7:35 The question is, HTTP already has a caching layer with etags and stuff like that, why is this different? So one thing that's different is this response is immutable. You can see in all the URLs generated by this response, there is a notion of time. There's a TX value here. So that's actually straight out Datomic. Say we say we just ran this and we didn't have the inline cache, we have a spider that hits all these URLs and it just crawls it using the browser cache to do this. That would work, except it only works because each of these URLs have an immutable value, otherwise you gave up consistency.
8:26 The question is, how do you generate this API on top of Datomic, how do you populate Datomic. So this particular example just exposes the Datomic entity graph, so anything you could do with Datomic REPL, like traverse entities by reference, you can do here. It's just Datomic ref type got exposed as URLs. It's not actually coupled to Datomic, it's just making the Datomic queries underneath so you could implement it on top of whatever data you want as long as it has a notion of immutability.

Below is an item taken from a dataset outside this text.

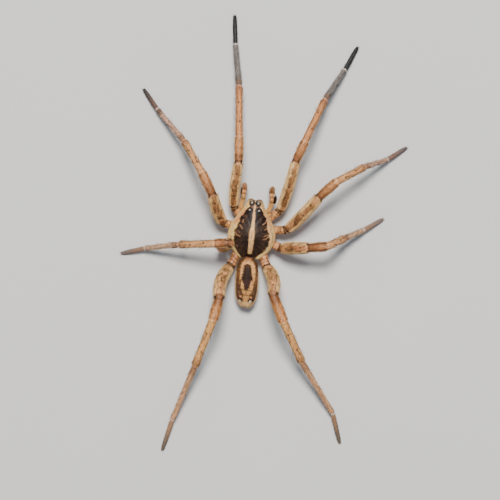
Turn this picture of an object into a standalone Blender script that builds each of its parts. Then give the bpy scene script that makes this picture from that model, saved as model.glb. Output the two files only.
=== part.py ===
"""A male wolf spider, Tigrosa annexa, at life size, standing with its legs spread wide.

The head faces +Y, +Z is up and the feet stand on Z = 0. The origin lies on the floor, under the
middle of the whole spider's box. Sizes below are in millimetres and turn into metres where a mesh
or a curve is made. Places along the body are measured from the middle of the carapace.

Each part that has a name of its own is one closed solid. Neighbours keep a thin gap, and a limb
piece is trimmed where it meets the next one, by its end's radius and the angle of the joint.
"""

import math

import bpy
import bmesh
import numpy as np
from mathutils import Matrix

MM = 0.001

# Where the carapace's middle stands, which centres the spider's box on the origin
BODY_AT = np.array([-0.93, 0.97, 0.0])

# Gaps between neighbours
JOINT_GAP = 0.12
EYE_GAP = 0.03

# Carapace: y, half width, height of the margin, height of the top, and how square its section is:
# above 1 the sides slope like a roof, below 1 they are steep like a box
CARAPACE = [(-3.42, 1.45, 2.30, 2.62, 1.0), (-2.85, 1.86, 2.30, 2.86, 1.0),
            (-1.95, 2.36, 2.30, 3.55, 1.1), (-1.0, 2.60, 2.30, 4.08, 1.12),
            (0.15, 2.44, 2.30, 4.20, 1.1), (1.2, 1.87, 2.30, 4.12, 0.9),
            (2.0, 1.32, 2.34, 4.02, 0.72), (2.6, 1.10, 2.50, 3.92, 0.64),
            (3.07, 1.02, 2.66, 3.82, 0.60)]
CARAPACE_UNDER = 0.10
CARAPACE_NOTCH = 0.42
CARAPACE_NOTCH_HALF = 1.0
HEAD_BLUNT = 7.0
REAR_BLUNT = 3.2

# Eyes: half spacing, y, z, radius. The rear pairs are the large ones of a wolf spider.
EYES = {
    "eye_front_middle": (0.16, 3.03, 3.02, 0.115),
    "eye_front_side": (0.45, 2.99, 2.98, 0.095),
    "eye_rear_middle": (0.335, 2.80, 3.56, 0.225),
    "eye_rear_side": (0.50, 2.02, 3.86, 0.19),
}

# Abdomen: y, half width, lowest and highest z, with its axis turned a little at the waist
ABDOMEN = [(-3.08, 0.72, 1.50, 2.95), (-3.55, 1.04, 1.30, 3.10), (-4.2, 1.15, 1.08, 3.22),
           (-5.3, 1.17, 0.96, 3.26), (-6.4, 1.17, 0.94, 3.14), (-7.2, 1.08, 1.00, 2.86),
           (-7.8, 0.92, 1.06, 2.52), (-8.32, 0.66, 1.10, 2.24)]
ABDOMEN_AXIS_X = -0.10
ABDOMEN_TURN = 0.057
ABDOMEN_BLUNT = 3.6

# Floor of the body between the legs, and the lip in front of it
STERNUM_HALF = (1.06, 1.62)
STERNUM_AT = (0.0, -0.55)
STERNUM_Z = (1.15, 2.10)
LABIUM_HALF = (0.26, 0.26, 0.24)
LABIUM_AT = (0.0, 1.40, 1.50)

# Waist
PEDICEL_Y = (-2.28, -2.98)
PEDICEL_Z = (1.80, 1.92)
PEDICEL_RADIUS = 0.22

# Jaws and fangs
CHELICERA_AT = (0.455, 2.76)
CHELICERA_Z = (0.92, 2.34)
CHELICERA_HALF = (0.405, 0.45)
CHELICERA_LEAN = 0.14
FANG_PATH = [(0.56, 2.94, 0.78), (0.44, 2.94, 0.70), (0.28, 2.90, 0.66), (0.10, 2.80, 0.72)]
FANG_RADIUS = (0.15, 0.04)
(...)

Okay one more question: so there are some side effects. There is some amount of async. We've only removed the read async code from our codebase. If you have a side effect, that will issue a request, the request will come back with a new TX value out of Datomic or whatever is enforcing immutability in your web service, and then you'll need to requery from the root of the graph, you'll need to requery the entire application. So that's one request. Ideally like you could have it say "I did a side effect, return the new TX value" then you say "Give me the entire graph that I care about so I can repopulate my cache" and of course Datomic makes that fast.